Long before internet chat-rooms, comments banks and twitter became the repositories for public hate and argument, talk radio was the front line when it came to racial disagreement, and Oliver Stone’s 1988 thriller goes straight for the jugular. In a film adapted from his own play, Eric Bogosian plays Barry Champlain, a shock jock based in Dallas whose show is a lightning rod for debate, anger and general public disaffection with modern life. Stone’s film takes inspiration from Stephen Singular’s book Talked To Death and draws on the murder of talk-show host Alan Berg, with Robert Richardson’s cinematography making something highly disturbing from the closed environment of the studio.

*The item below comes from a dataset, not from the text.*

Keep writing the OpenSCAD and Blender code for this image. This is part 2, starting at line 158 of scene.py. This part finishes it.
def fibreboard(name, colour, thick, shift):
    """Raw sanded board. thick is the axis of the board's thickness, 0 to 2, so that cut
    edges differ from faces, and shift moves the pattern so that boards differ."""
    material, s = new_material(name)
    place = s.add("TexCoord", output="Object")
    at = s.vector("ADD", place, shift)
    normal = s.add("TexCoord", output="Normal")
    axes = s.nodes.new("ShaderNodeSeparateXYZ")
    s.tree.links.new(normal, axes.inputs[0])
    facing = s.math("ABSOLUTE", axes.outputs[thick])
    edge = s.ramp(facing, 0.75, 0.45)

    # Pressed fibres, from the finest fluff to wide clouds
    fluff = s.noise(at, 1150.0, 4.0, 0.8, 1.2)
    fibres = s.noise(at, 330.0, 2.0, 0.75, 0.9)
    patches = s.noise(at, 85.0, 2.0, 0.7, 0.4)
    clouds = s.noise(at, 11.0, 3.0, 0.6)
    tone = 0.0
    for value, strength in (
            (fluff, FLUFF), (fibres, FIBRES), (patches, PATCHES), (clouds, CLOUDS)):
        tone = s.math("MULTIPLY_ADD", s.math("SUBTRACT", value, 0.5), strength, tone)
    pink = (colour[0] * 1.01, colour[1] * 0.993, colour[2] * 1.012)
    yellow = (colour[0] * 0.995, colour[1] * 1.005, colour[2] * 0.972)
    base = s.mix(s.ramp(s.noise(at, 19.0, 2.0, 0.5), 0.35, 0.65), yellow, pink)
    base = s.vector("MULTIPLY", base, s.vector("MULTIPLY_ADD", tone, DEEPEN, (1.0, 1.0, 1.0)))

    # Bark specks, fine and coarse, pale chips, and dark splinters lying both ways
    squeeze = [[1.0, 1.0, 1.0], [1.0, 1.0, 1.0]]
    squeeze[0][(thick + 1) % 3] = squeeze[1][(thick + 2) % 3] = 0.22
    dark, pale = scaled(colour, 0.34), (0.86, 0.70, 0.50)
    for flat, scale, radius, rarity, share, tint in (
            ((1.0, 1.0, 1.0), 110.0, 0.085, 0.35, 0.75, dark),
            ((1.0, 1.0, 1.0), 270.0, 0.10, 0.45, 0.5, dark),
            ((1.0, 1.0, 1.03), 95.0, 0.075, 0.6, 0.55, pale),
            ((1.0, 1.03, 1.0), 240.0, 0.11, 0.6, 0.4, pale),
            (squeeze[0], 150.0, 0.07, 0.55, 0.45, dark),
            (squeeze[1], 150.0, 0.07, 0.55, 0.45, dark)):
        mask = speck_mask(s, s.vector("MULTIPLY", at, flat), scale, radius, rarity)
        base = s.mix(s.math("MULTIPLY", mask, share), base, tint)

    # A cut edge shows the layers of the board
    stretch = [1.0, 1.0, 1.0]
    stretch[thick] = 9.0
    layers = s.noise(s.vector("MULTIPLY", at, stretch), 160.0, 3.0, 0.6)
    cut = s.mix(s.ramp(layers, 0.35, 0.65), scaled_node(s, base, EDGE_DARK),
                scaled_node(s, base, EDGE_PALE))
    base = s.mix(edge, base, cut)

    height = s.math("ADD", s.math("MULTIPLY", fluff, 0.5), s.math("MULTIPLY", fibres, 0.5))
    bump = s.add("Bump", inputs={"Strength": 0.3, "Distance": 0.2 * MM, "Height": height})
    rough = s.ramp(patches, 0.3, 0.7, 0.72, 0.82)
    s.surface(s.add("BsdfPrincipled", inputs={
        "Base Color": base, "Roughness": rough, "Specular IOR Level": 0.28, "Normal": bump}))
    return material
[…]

Alec Baldwin is ideal as the pushy boss, while Michael Wincott is suitably disconcerting as the prank caller who gets invited tonto the show; Talk Radio is theatrical, but also compelling it its consideration of the extreme forces at work in modern-day USA.

Agatha 1978 ***


Early work from documentary director Michael Apted, before he moved to a Bond blockbuster level, this engaging curiosity features Vanessa Redgrave as Agatha Christie, and focuses on her eleven-day disappearance circa 1926. Dustin Hoffman is Wally Stanton, an American journalist determined to track down the truth, and Timothy Dalton is the obstructive, philandering husband who stands in his way. Agatha was part of 1970’s cinema’s yearning for the past, but serves up a crisp, well-acted period drama, with Hoffman and Redgrave convincing. Photographed by the great Vittorio Storaro (Apocalypse Now)!content/71136/Agatha

Enter the Void 2011 ***


Gasper Noe’s 2011 phantasmagoria of drugged-up weirdness is something of an acquired taste, but its also ambitious, original and visually stunning. Over a 161 minute running time, Noe takes first persona cinema to new extremes, allowing audiences to see a Tokyo backdrop through the amphetamine-widened eyes of Oscar (Nathaniel Brown). Killed in a drug deal, Oscar’s spirit hovers over the city, observing the impact of his death on those around him. Occupying a territory somewhere between In The Realm of The Senses and 2001, the eye-popping visuals begin from the ridiculously self-promoting credits, and Noe’s no-hold-barred approach certainly delivers a shock to the system for unwary viewers.